# Nas Pensacola or ft Pickens sharks



## Fishhunter1234 (Apr 25, 2012)

My brother is coming into Pensacola in a couple of weeks he wants to catch a shark i have a couple questions about shark fishing first off is It better to catch sharks at nas pensacola or ft Pickens what is the best rod reel and bait third question where do you cast I am hoping to catch a good shark and I don't have a boat I will be shark fishing a lot now and also which place can you catch more fish please include where this spot is located since ft Pickens and the navy base is big thank you for your time


----------



## Realtor (Oct 1, 2007)

http://www.pensacolafishingforum.com/f31/nas-pensacola-ft-pickens-sharks-119574/


----------



## alan1687 (Feb 2, 2012)

Bump, I really would like to know some of this info as well. I currently have a Penn jig master with 30 mono on it I can pull big reds out without much of a fight on that thing and people brag about catching tuna with the jig master.
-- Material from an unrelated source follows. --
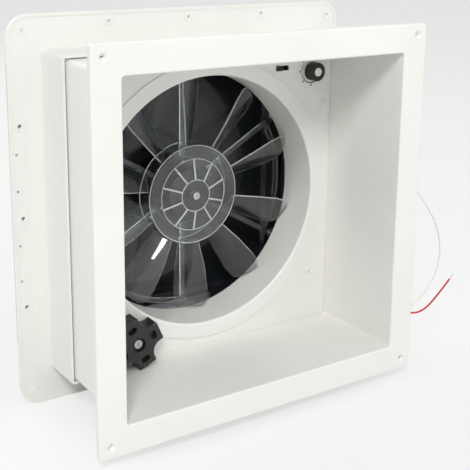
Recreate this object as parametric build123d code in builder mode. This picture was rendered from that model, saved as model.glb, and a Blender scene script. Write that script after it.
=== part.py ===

I know it can hold up but how do you rig bait, and how do you get your line out far enough when you don't have a boat, or yak?


----------



## jakec (Oct 14, 2010)

if i dont have my kayak i always wade out as far as i can and try to throw it a little farther out. i cant seem to get any of my shark rigs to cast worth a crap but i use real big bait though.


----------



## alan1687 (Feb 2, 2012)

Thats cool, I was talking to a friend in Melbourne Fl. he swims out on his surfboard. I think I will just wade out to the sand bar, pull a buttload of line out, and just Indiana Jones that shit out there as far as I can. By the way, what size weight do you use, and how do you rig? Is it a carolina rig with an egg weight free sliding above the leader?


----------